What to work on: Repeat every record below exactly as written.

**** Exercise input

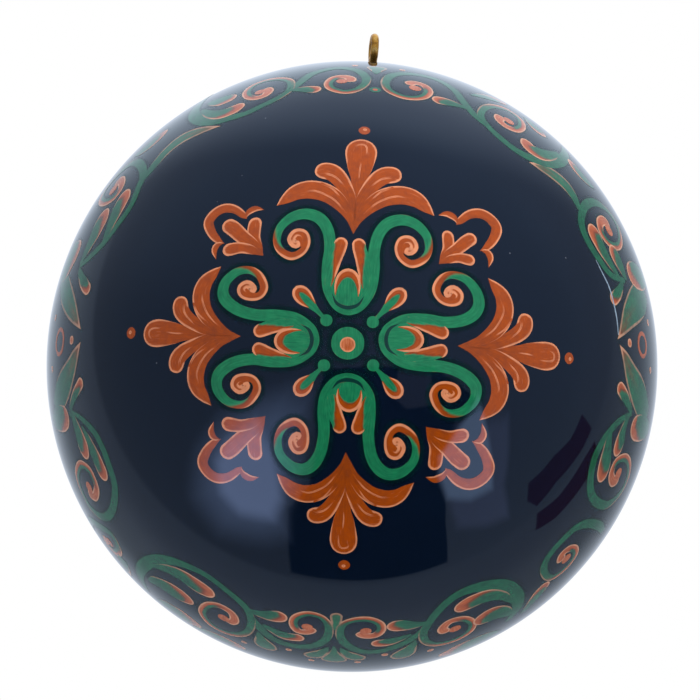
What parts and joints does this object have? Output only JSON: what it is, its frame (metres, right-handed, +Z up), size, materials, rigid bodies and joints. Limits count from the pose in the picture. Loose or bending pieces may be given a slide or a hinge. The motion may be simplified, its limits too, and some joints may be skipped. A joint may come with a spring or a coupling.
{
  "type": "painted ball ornament",
  "caption": "Hanging ball ornament: a hollow turned wooden ball in dark gloss lacquer with a painted scroll medallion and wreath, hung from a small brass screw eye.",
  "frame": {"origin": "the point inside the top of the screw eye's ring where a hook or thread bears, on the ball's axis", "axes": "+Z up along the ball's axis through the screw eye, -Y towards the front medallion, +X to the right as seen from the front"},
  "size_m": [0.1, 0.1, 0.1052],
  "materials": {
    "lacquer": "dark blue ground with painted ornament under clear gloss lacquer",
    "limewood": "turned, unfinished inside",
    "hardwood": "turned",
    "wood_glue": "dried glue film",
    "brass_wire": "bright, slightly worn"
  },
  "bodies": {
    "root": {"upper_shell": "limewood", "lower_shell": "limewood", "glue_seam": "wood_glue", "crown_plug": "hardwood", "screw_eye": "brass_wire", "lacquer_coat": "lacquer"}
  },
  "joints": []
}
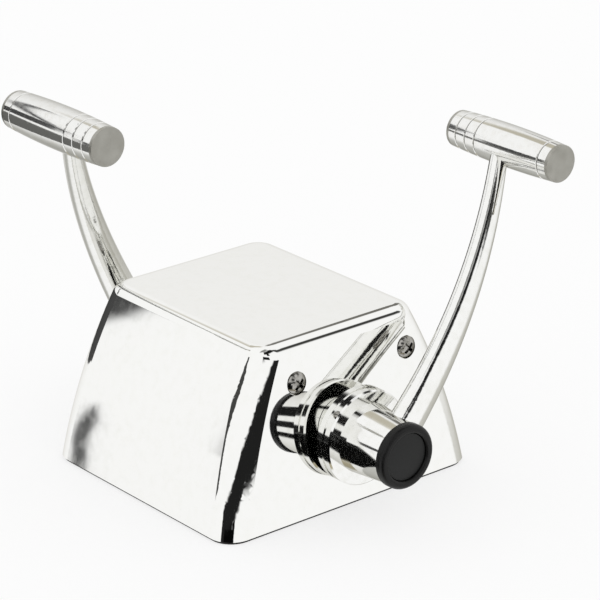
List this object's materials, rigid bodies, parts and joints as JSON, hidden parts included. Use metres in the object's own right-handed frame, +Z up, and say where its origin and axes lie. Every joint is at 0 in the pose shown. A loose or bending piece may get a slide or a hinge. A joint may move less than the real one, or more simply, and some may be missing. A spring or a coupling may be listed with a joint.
{
  "type": "boat throttle control lever",
  "caption": "Top-mount boat engine control: mirror-finished cover, bowed levers with barrel grips, push buttons in the hubs, and geared shift and throttle linkage inside.",
  "frame": {"origin": "middle of the mounting face, on the console surface, at the centre of the four base threads", "axes": "+Z up from the console, +X along the pivot axis towards the right-hand lever, +Y ahead; the right lever rests forward and the left lever aft"},
  "size_m": [0.229, 0.2467, 0.2004],
  "materials": {
    "polished_chrome": "mirror-polished chrome plate",
    "satin_aluminium": "satin turned",
    "black_plastic": "moulded black acetal",
    "button_plastic": "semi-gloss black",
    "black_rubber": "matt moulded",
    "zinc_steel": "zinc-plated pressed steel",
    "hardened_steel": "ground and oiled",
    "stainless_screws": "bright stainless",
    "bronze": "sintered bronze",
    "cast_aluminium": "as cast"
  },
  "bodies": {
    "frame": {"cover": "polished_chrome", "corner_posts": "zinc_steel", "base_gasket": "black_rubber", "cover_screws": "stainless_screws", "frame_pillars": "zinc_steel", "detent_balls": "hardened_steel", "detent_springs": "hardened_steel", "drag_screws": "stainless_screws", "gear_studs": "hardened_steel", "stud_clips": "hardened_steel", "right_outer_plate": "zinc_steel", "right_inner_plate": "zinc_steel", "right_bearing_boss": "polished_chrome", "right_outer_bush": "bronze", "right_inner_bush": "bronze", "right_detent_body": "zinc_steel", "right_drag_body": "zinc_steel", "right_neutral_switch": "black_plastic", "right_cable_anchors": "cast_aluminium", "left_outer_plate": "zinc_steel", "left_inner_plate": "zinc_steel", "left_bearing_boss": "polished_chrome", "left_outer_bush": "bronze", "left_inner_bush": "bronze", "left_detent_body": "zinc_steel", "left_drag_body": "zinc_steel", "left_neutral_switch": "black_plastic", "left_cable_anchors": "cast_aluminium"},
    "right_lever": {"right_lever_arm": "polished_chrome", "right_lever_collar": "polished_chrome", "right_grip": "polished_chrome", "right_grip_end_discs": "satin_aluminium", "right_lever_shaft": "hardened_steel", "right_shaft_clip": "hardened_steel", "right_drive_pinion": "hardened_steel", "right_throttle_crank": "zinc_steel", "right_throttle_pin": "hardened_steel", "right_detent_disc": "hardened_steel", "right_hub_screw": "stainless_screws", "right_button_bezel": "black_plastic", "right_button_spring": "hardened_steel"},
    "right_button": {"right_warmup_button": "button_plastic"},
    "right_shift": {"right_shift_gear": "hardened_steel", "right_shift_pin": "hardened_steel"},
    "left_lever": {"left_lever_arm": "polished_chrome", "left_lever_collar": "polished_chrome", "left_grip": "polished_chrome", "left_grip_end_discs": "satin_aluminium", "left_lever_shaft": "hardened_steel", "left_shaft_clip": "hardened_steel", "left_drive_pinion": "hardened_steel", "left_throttle_crank": "zinc_steel", "left_throttle_pin": "hardened_steel", "left_detent_disc": "hardened_steel", "left_hub_screw": "stainless_screws", "left_button_bezel": "black_plastic", "left_button_spring": "hardened_steel"},
    "left_button": {"left_warmup_button": "button_plastic"},
    "left_shift": {"left_shift_gear": "hardened_steel", "left_shift_pin": "hardened_steel"}
  },
  "joints": [
    {"name": "right_lever_swing", "type": "hinge", "parent": "frame", "child": "right_lever", "pos_m": [0.08358, 0, 0.0397], "axis": [1, 0, 0], "range_deg": [-34.5, 135.5]},
    {"name": "right_button_press", "type": "slide", "parent": "right_lever", "child": "right_button", "axis": [-1, 0, 0], "range_m": [0, 0.004], "stiffness_N_per_m": 900, "springref_m": -0.004},
    {"name": "right_shift_turn", "type": "hinge", "parent": "frame", "child": "right_shift", "pos_m": [0.04804, 0.02989, 0.03708], "axis": [1, 0, 0], "range_deg": [-90.7, 23.3]},
    {"name": "left_lever_swing", "type": "hinge", "parent": "frame", "child": "left_lever", "pos_m": [-0.08358, 0, 0.0397], "axis": [1, 0, 0], "range_deg": [-116, 54]},
    {"name": "left_button_press", "type": "slide", "parent": "left_lever", "child": "left_button", "axis": [1, 0, 0], "range_m": [0, 0.004], "stiffness_N_per_m": 900, "springref_m": -0.004},
    {"name": "left_shift_turn", "type": "hinge", "parent": "frame", "child": "left_shift", "pos_m": [-0.04804, 0.02989, 0.03708], "axis": [1, 0, 0], "range_deg": [-36.3, 77.7]}
  ],
  "couplings": [
    {"joint": "right_shift_turn", "follows": "right_lever_swing", "ratio": -0.66667},
    {"joint": "left_shift_turn", "follows": "left_lever_swing", "ratio": -0.66667}
  ]
}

********

Complete response:
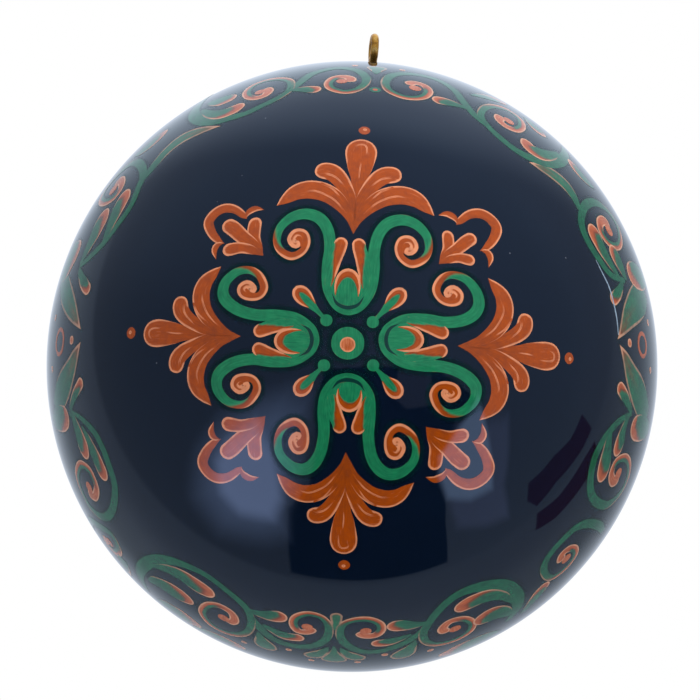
What parts and joints does this object have? Output only JSON: what it is, its frame (metres, right-handed, +Z up), size, materials, rigid bodies and joints. Limits count from the pose in the picture. Loose or bending pieces may be given a slide or a hinge. The motion may be simplified, its limits too, and some joints may be skipped. A joint may come with a spring or a coupling.
{
  "type": "painted ball ornament",
  "caption": "Hanging ball ornament: a hollow turned wooden ball in dark gloss lacquer with a painted scroll medallion and wreath, hung from a small brass screw eye.",
  "frame": {"origin": "the point inside the top of the screw eye's ring where a hook or thread bears, on the ball's axis", "axes": "+Z up along the ball's axis through the screw eye, -Y towards the front medallion, +X to the right as seen from the front"},
  "size_m": [0.1, 0.1, 0.1052],
  "materials": {
    "lacquer": "dark blue ground with painted ornament under clear gloss lacquer",
    "limewood": "turned, unfinished inside",
    "hardwood": "turned",
    "wood_glue": "dried glue film",
    "brass_wire": "bright, slightly worn"
  },
  "bodies": {
    "root": {"upper_shell": "limewood", "lower_shell": "limewood", "glue_seam": "wood_glue", "crown_plug": "hardwood", "screw_eye": "brass_wire", "lacquer_coat": "lacquer"}
  },
  "joints": []
}
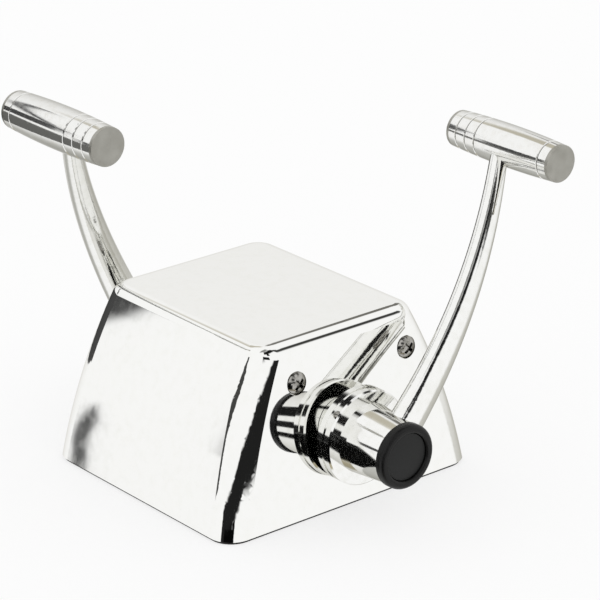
List this object's materials, rigid bodies, parts and joints as JSON, hidden parts included. Use metres in the object's own right-handed frame, +Z up, and say where its origin and axes lie. Every joint is at 0 in the pose shown. A loose or bending piece may get a slide or a hinge. A joint may move less than the real one, or more simply, and some may be missing. A spring or a coupling may be listed with a joint.
{
  "type": "boat throttle control lever",
  "caption": "Top-mount boat engine control: mirror-finished cover, bowed levers with barrel grips, push buttons in the hubs, and geared shift and throttle linkage inside.",
  "frame": {"origin": "middle of the mounting face, on the console surface, at the centre of the four base threads", "axes": "+Z up from the console, +X along the pivot axis towards the right-hand lever, +Y ahead; the right lever rests forward and the left lever aft"},
  "size_m": [0.229, 0.2467, 0.2004],
  "materials": {
    "polished_chrome": "mirror-polished chrome plate",
    "satin_aluminium": "satin turned",
    "black_plastic": "moulded black acetal",
    "button_plastic": "semi-gloss black",
    "black_rubber": "matt moulded",
    "zinc_steel": "zinc-plated pressed steel",
    "hardened_steel": "ground and oiled",
    "stainless_screws": "bright stainless",
    "bronze": "sintered bronze",
    "cast_aluminium": "as cast"
  },
  "bodies": {
    "frame": {"cover": "polished_chrome", "corner_posts": "zinc_steel", "base_gasket": "black_rubber", "cover_screws": "stainless_screws", "frame_pillars": "zinc_steel", "detent_balls": "hardened_steel", "detent_springs": "hardened_steel", "drag_screws": "stainless_screws", "gear_studs": "hardened_steel", "stud_clips": "hardened_steel", "right_outer_plate": "zinc_steel", "right_inner_plate": "zinc_steel", "right_bearing_boss": "polished_chrome", "right_outer_bush": "bronze", "right_inner_bush": "bronze", "right_detent_body": "zinc_steel", "right_drag_body": "zinc_steel", "right_neutral_switch": "black_plastic", "right_cable_anchors": "cast_aluminium", "left_outer_plate": "zinc_steel", "left_inner_plate": "zinc_steel", "left_bearing_boss": "polished_chrome", "left_outer_bush": "bronze", "left_inner_bush": "bronze", "left_detent_body": "zinc_steel", "left_drag_body": "zinc_steel", "left_neutral_switch": "black_plastic", "left_cable_anchors": "cast_aluminium"},
    "right_lever": {"right_lever_arm": "polished_chrome", "right_lever_collar": "polished_chrome", "right_grip": "polished_chrome", "right_grip_end_discs": "satin_aluminium", "right_lever_shaft": "hardened_steel", "right_shaft_clip": "hardened_steel", "right_drive_pinion": "hardened_steel", "right_throttle_crank": "zinc_steel", "right_throttle_pin": "hardened_steel", "right_detent_disc": "hardened_steel", "right_hub_screw": "stainless_screws", "right_button_bezel": "black_plastic", "right_button_spring": "hardened_steel"},
    "right_button": {"right_warmup_button": "button_plastic"},
    "right_shift": {"right_shift_gear": "hardened_steel", "right_shift_pin": "hardened_steel"},
    "left_lever": {"left_lever_arm": "polished_chrome", "left_lever_collar": "polished_chrome", "left_grip": "polished_chrome", "left_grip_end_discs": "satin_aluminium", "left_lever_shaft": "hardened_steel", "left_shaft_clip": "hardened_steel", "left_drive_pinion": "hardened_steel", "left_throttle_crank": "zinc_steel", "left_throttle_pin": "hardened_steel", "left_detent_disc": "hardened_steel", "left_hub_screw": "stainless_screws", "left_button_bezel": "black_plastic", "left_button_spring": "hardened_steel"},
    "left_button": {"left_warmup_button": "button_plastic"},
    "left_shift": {"left_shift_gear": "hardened_steel", "left_shift_pin": "hardened_steel"}
  },
  "joints": [
    {"name": "right_lever_swing", "type": "hinge", "parent": "frame", "child": "right_lever", "pos_m": [0.08358, 0, 0.0397], "axis": [1, 0, 0], "range_deg": [-34.5, 135.5]},
    {"name": "right_button_press", "type": "slide", "parent": "right_lever", "child": "right_button", "axis": [-1, 0, 0], "range_m": [0, 0.004], "stiffness_N_per_m": 900, "springref_m": -0.004},
    {"name": "right_shift_turn", "type": "hinge", "parent": "frame", "child": "right_shift", "pos_m": [0.04804, 0.02989, 0.03708], "axis": [1, 0, 0], "range_deg": [-90.7, 23.3]},
    {"name": "left_lever_swing", "type": "hinge", "parent": "frame", "child": "left_lever", "pos_m": [-0.08358, 0, 0.0397], "axis": [1, 0, 0], "range_deg": [-116, 54]},
    {"name": "left_button_press", "type": "slide", "parent": "left_lever", "child": "left_button", "axis": [1, 0, 0], "range_m": [0, 0.004], "stiffness_N_per_m": 900, "springref_m": -0.004},
    {"name": "left_shift_turn", "type": "hinge", "parent": "frame", "child": "left_shift", "pos_m": [-0.04804, 0.02989, 0.03708], "axis": [1, 0, 0], "range_deg": [-36.3, 77.7]}
  ],
  "couplings": [
    {"joint": "right_shift_turn", "follows": "right_lever_swing", "ratio": -0.66667},
    {"joint": "left_shift_turn", "follows": "left_lever_swing", "ratio": -0.66667}
  ]
}